Proof-positive
U.S. must provide attorneys to immigration detainees who attest American citizenship.
U.S. immigration agents during the past six years targeted for deportation more than 1,700 people who told immigration judges they were U.S. citizens. But few of these imprisoned people had help from lawyers.
His birth certificate showed he was a native Texan, born 69 years earlier in Weslaco. If that wasn’t enough proof of his citizenship, Emilio Olivo also offered his Social Security card to the border guards who questioned him as he returned from a visit with his family in Reynosa, just across the border from McAllen.
Nonetheless, Olivo, a proof-positive citizen of the United States, was taken into custody, locked in a cell for three months and deported to Mexico.
What happened to Olivo is startlingly common. As the Chronicle’s Lise Olsen recently reported, (“U.S. citizens forced to fight deportation,” Page A1, July 31), U.S. immigration agents during the past six years targeted for deportation more than 1,700 people who told immigration judges they were U.S. citizens. Hundreds of those who were eventually freed spent months locked up in detention centers. Some of them, like Olivo, presented paperwork. Others offered testimony supporting their claims of citizenship.
But few of these imprisoned people facing deportation had help from lawyers. That’s because people accused of entering the country illegally for the first time face civil proceedings rather than criminal charges, so they’re not entitled to court-appointed attorneys. As a result most of these people detained at our borders, even if they’re American citizens, stand alone as they confront a system that’s trying to throw them out of the country. That’s wrong, and it needs to change.
The circumstances vary, but it’s noteworthy that many of these cases happen not at the border, but well within the boundaries of the U.S. Ricardo Garza, a naturalized citizen, was arrested on a routine DWI charge in Grand Prairie, but he was jailed without bond for more than a month while ICE agents investigated whether he was a citizen. Gerardo Gonzalez Jr., who was born in Los Angeles, languished for months in pre-trial detention on a California drug charge because somebody mistakenly wrote on a form that he was born in Mexico. Lorenzo Palma was about to be released from a Texas prison after serving five years on an assault charge, but he spent months trying to prove he was a citizen so he could avoid deportation.
The biggest problem many of these detained citizens face is that it’s hard to dig up birth certificates and other documents from behind bars. In some cases, proving citizenship requires deeper investigation, like tracking down evidence about parents and grandparents. That’s the sort of routine work lawyers can perform, but only if a detainee can afford an attorney.
More than a halfcentury has passed since the U.S. Supreme Court’s unanimous 1963 ruling that governments are constitutionally required to provide lawyers to indigent criminal defendants. The principle is that presumably innocent people, whether or not they can afford to pay a lawyer, need legal representation in court proceedings that could cost them their freedom or their lives. That same doctrine should apply to U.S. citizens the government is wrongly trying to deport.

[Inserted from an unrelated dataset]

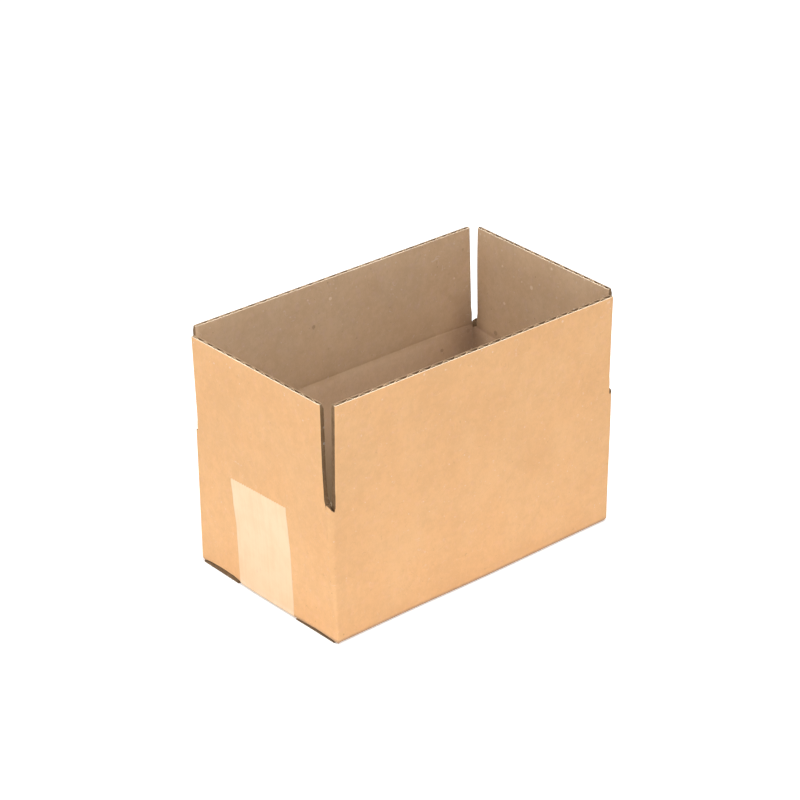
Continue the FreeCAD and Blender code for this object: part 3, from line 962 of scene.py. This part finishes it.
def thickened(tree, sheet, thickness):
    """A closed sheet: moved down by half its thickness, pushed up by the whole, and closed below."""
    half_down = {0: add_node(tree, "GeometryNodeInputNormal"), 3: thickness * -0.5}
    inward = add_node(tree, "ShaderNodeVectorMath", {"operation": "SCALE"}, half_down)
    lowered = add_node(tree, "GeometryNodeSetPosition", None, {0: sheet, 3: inward})
    whole_up = {"Mesh": lowered, "Offset Scale": thickness, "Individual": False}
    thick = add_node(tree, "GeometryNodeExtrudeMesh", None, whole_up)
    under = add_node(tree, "GeometryNodeFlipFaces", None, {0: lowered})
    both = tree.nodes.new("GeometryNodeJoinGeometry")
    for part in (under, thick):
        tree.links.new(part.socket, both.inputs[0])
    seams = {0: Flow(both.outputs[0]), "Distance": 0.00001}
    return add_node(tree, "GeometryNodeMergeByDistance", None, seams)


print("the wavy paper is", MEDIUM, "mm thick")

# %% The whole tree
def wave_tree():
    tree = bpy.data.node_groups.new("wavy_paper", "GeometryNodeTree")
    given = named_inputs(tree, WAVE_INPUTS)
    sheet = row_of_waves(tree, given, one_wave(tree, given))
    closed = thickened(tree, with_cut_edge(tree, given, sheet), given["Thickness"])
    stand_up = {"Geometry": closed, "Translation": given["Place"], "Rotation": given["Turn"]}
    stood = add_node(tree, "GeometryNodeTransform", None, stand_up)
    last = add_node(tree, "GeometryNodeRealizeInstances", None, {0: stood})
    done = add_node(tree, "GeometryNodeSetMaterial", None, {"Geometry": last, "Material": given["Paper"]})
    result = tree.nodes.new("NodeGroupOutput")
    tree.links.new(done.socket, result.inputs[0])
    return tree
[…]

Just as poor people accused of crimes are granted free legal representation, people facing deportation who attest they’re U.S. citizens should have the right to a courtappointed lawyer. Opponents of this idea will correctly point out that it will cost taxpayers a lot of money. But that same argument didn’t stop the nation’s highest court from decreeing that indigent defendants accused of crimes are entitled to an attorney.
What happened to Emilio Olivio shouldn’t happen to any American. If immigration authorities want to throw a man who claims U.S. citizenship out of the country, the government needs to provide him a lawyer.